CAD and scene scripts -
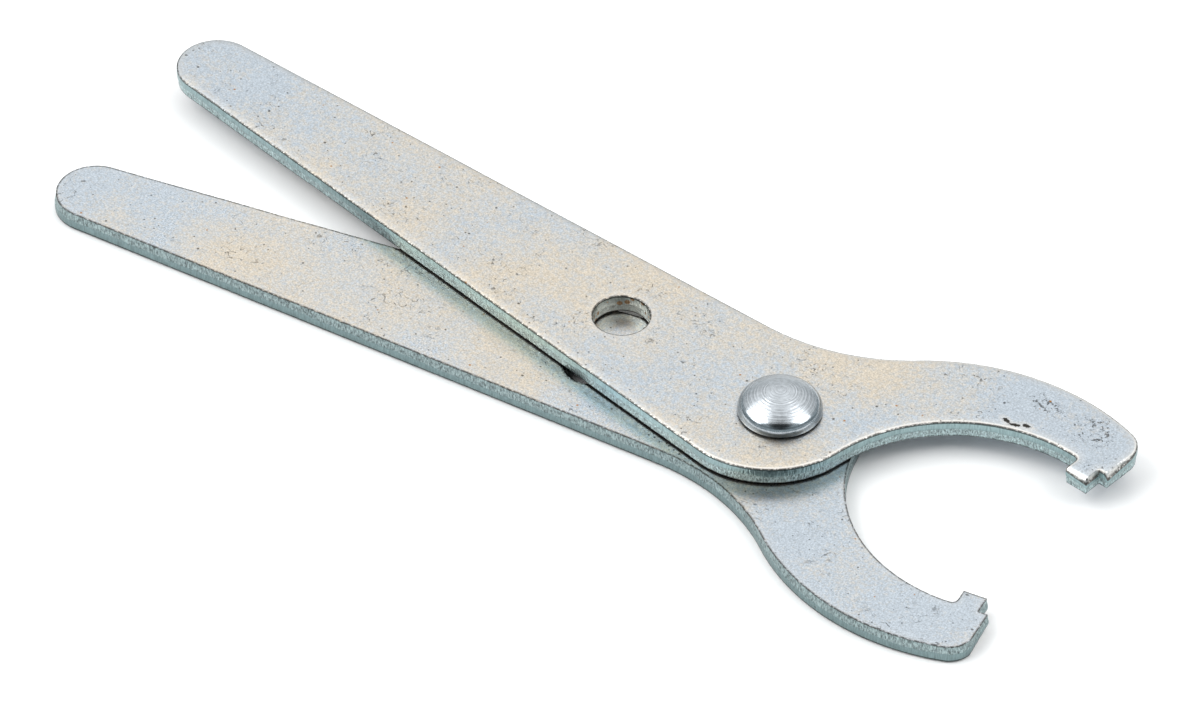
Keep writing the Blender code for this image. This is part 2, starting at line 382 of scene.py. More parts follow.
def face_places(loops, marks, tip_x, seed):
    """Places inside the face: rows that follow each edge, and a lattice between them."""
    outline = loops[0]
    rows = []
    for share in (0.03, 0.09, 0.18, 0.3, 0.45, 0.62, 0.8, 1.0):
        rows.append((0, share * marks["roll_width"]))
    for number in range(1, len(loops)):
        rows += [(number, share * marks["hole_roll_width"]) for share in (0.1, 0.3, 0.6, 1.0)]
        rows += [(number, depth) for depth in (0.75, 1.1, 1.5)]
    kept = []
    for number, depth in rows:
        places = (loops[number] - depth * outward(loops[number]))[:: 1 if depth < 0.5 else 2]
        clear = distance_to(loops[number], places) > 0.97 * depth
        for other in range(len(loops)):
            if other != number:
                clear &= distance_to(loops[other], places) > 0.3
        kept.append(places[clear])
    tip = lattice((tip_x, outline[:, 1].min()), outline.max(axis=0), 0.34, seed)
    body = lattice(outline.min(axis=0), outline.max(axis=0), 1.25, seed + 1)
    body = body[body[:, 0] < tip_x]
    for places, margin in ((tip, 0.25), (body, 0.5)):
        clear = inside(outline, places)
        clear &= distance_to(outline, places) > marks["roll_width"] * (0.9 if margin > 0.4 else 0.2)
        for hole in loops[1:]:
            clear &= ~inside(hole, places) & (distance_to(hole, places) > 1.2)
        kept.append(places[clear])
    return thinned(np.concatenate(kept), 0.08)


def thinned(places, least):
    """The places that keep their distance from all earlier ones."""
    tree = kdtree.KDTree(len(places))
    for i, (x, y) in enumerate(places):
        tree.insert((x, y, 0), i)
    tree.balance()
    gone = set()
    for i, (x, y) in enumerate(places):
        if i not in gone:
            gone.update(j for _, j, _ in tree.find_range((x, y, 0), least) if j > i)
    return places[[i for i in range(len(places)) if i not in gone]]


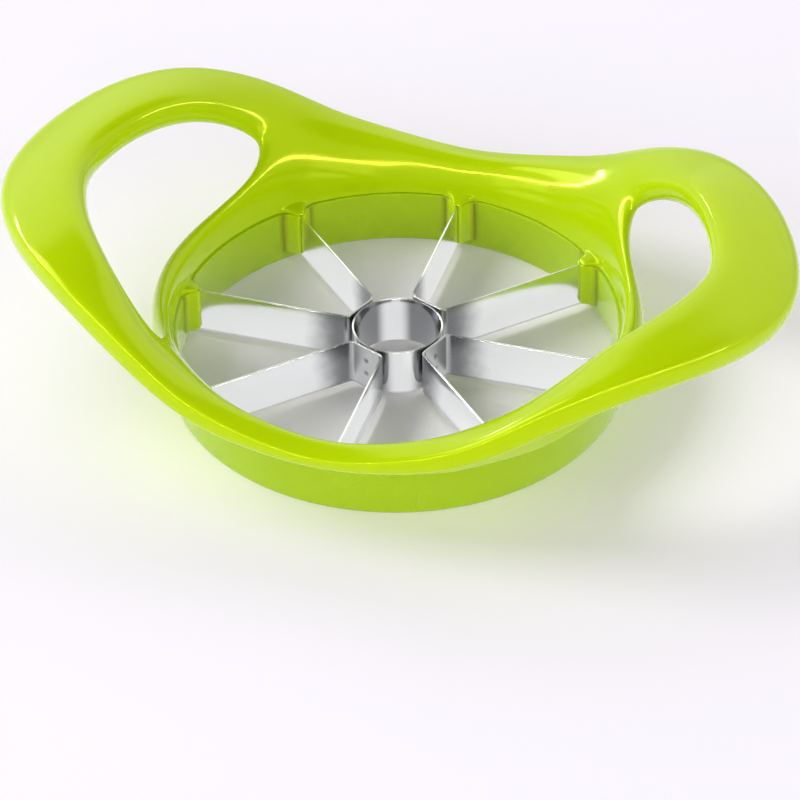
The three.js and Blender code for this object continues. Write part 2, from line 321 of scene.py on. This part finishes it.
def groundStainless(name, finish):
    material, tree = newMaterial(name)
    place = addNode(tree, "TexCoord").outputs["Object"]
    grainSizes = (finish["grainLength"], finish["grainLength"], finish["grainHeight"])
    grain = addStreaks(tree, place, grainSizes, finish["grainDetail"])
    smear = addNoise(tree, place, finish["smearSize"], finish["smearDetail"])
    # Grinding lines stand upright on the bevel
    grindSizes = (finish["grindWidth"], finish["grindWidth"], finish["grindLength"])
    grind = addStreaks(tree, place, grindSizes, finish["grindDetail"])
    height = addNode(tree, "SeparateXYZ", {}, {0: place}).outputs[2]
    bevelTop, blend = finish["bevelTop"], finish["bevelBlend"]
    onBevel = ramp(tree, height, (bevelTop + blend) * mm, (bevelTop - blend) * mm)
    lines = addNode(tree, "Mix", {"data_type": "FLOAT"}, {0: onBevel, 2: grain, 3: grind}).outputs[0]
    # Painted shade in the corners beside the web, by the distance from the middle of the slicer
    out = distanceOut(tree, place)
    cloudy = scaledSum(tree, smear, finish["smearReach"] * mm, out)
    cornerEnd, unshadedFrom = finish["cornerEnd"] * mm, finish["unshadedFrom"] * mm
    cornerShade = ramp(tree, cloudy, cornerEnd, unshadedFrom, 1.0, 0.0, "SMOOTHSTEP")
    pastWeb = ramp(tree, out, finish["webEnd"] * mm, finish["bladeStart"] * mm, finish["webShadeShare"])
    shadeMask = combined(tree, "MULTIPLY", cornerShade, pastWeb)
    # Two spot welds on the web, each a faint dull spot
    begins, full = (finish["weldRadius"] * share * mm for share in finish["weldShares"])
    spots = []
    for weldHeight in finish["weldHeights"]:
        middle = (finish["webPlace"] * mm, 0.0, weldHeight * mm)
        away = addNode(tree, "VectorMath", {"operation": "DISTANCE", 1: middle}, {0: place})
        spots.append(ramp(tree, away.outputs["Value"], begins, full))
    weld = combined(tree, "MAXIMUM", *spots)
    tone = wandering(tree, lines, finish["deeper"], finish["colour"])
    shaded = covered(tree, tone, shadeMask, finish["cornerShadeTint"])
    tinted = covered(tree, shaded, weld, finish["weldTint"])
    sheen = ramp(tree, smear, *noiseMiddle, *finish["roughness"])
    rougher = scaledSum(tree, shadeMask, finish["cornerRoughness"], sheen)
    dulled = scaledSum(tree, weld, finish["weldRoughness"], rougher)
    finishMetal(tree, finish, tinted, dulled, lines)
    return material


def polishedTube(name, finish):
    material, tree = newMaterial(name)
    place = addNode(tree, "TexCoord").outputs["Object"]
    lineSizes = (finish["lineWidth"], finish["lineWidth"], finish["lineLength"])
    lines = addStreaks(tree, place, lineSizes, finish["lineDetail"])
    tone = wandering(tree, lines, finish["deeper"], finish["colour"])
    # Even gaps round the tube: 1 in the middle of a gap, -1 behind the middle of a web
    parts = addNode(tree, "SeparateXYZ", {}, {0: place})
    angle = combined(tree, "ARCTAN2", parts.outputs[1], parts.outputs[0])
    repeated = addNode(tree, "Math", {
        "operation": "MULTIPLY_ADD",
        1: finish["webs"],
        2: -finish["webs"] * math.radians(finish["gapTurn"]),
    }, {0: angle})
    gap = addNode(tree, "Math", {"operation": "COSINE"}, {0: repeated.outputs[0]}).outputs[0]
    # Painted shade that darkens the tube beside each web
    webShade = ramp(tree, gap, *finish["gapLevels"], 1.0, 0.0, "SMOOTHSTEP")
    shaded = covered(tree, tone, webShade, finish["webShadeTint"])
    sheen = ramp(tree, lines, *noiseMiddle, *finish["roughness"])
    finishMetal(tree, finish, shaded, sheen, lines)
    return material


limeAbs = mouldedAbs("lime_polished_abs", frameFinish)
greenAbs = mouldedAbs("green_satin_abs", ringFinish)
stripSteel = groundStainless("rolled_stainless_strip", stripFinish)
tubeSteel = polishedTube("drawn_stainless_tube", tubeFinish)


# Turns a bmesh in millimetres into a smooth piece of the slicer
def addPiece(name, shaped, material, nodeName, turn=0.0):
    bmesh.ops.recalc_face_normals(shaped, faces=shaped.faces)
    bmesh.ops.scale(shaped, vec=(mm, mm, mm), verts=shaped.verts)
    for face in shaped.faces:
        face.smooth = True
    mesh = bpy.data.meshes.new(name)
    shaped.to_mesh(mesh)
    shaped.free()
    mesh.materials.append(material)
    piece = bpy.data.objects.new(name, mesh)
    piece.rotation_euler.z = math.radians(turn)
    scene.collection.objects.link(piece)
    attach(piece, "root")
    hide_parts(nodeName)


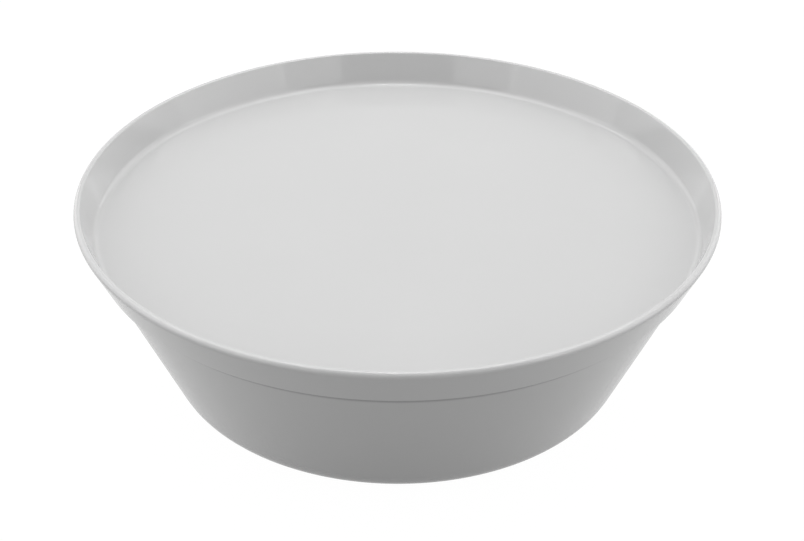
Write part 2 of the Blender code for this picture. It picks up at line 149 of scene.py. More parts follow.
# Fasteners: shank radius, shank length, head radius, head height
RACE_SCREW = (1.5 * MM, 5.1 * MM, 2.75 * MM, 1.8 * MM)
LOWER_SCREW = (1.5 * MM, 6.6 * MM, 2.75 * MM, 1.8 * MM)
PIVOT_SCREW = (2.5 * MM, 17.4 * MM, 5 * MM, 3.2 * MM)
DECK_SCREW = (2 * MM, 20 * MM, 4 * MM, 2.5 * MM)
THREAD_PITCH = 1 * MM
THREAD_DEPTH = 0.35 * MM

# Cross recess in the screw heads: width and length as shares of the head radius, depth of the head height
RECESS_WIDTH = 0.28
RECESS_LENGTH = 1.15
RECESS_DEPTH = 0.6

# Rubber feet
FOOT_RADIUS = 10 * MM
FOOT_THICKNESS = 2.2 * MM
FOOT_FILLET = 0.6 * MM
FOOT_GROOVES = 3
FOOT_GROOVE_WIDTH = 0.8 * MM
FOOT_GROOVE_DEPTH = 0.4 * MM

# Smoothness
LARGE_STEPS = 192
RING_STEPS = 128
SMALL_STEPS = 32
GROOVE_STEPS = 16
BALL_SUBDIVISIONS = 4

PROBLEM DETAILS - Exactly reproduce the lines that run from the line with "Write part 2 of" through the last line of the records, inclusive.

OUTPUT FOR THIS EXERCISE -
Write part 2 of the Blender code for this picture. It picks up at line 149 of scene.py. More parts follow.
# Fasteners: shank radius, shank length, head radius, head height
RACE_SCREW = (1.5 * MM, 5.1 * MM, 2.75 * MM, 1.8 * MM)
LOWER_SCREW = (1.5 * MM, 6.6 * MM, 2.75 * MM, 1.8 * MM)
PIVOT_SCREW = (2.5 * MM, 17.4 * MM, 5 * MM, 3.2 * MM)
DECK_SCREW = (2 * MM, 20 * MM, 4 * MM, 2.5 * MM)
THREAD_PITCH = 1 * MM
THREAD_DEPTH = 0.35 * MM

# Cross recess in the screw heads: width and length as shares of the head radius, depth of the head height
RECESS_WIDTH = 0.28
RECESS_LENGTH = 1.15
RECESS_DEPTH = 0.6

# Rubber feet
FOOT_RADIUS = 10 * MM
FOOT_THICKNESS = 2.2 * MM
FOOT_FILLET = 0.6 * MM
FOOT_GROOVES = 3
FOOT_GROOVE_WIDTH = 0.8 * MM
FOOT_GROOVE_DEPTH = 0.4 * MM

# Smoothness
LARGE_STEPS = 192
RING_STEPS = 128
SMALL_STEPS = 32
GROOVE_STEPS = 16
BALL_SUBDIVISIONS = 4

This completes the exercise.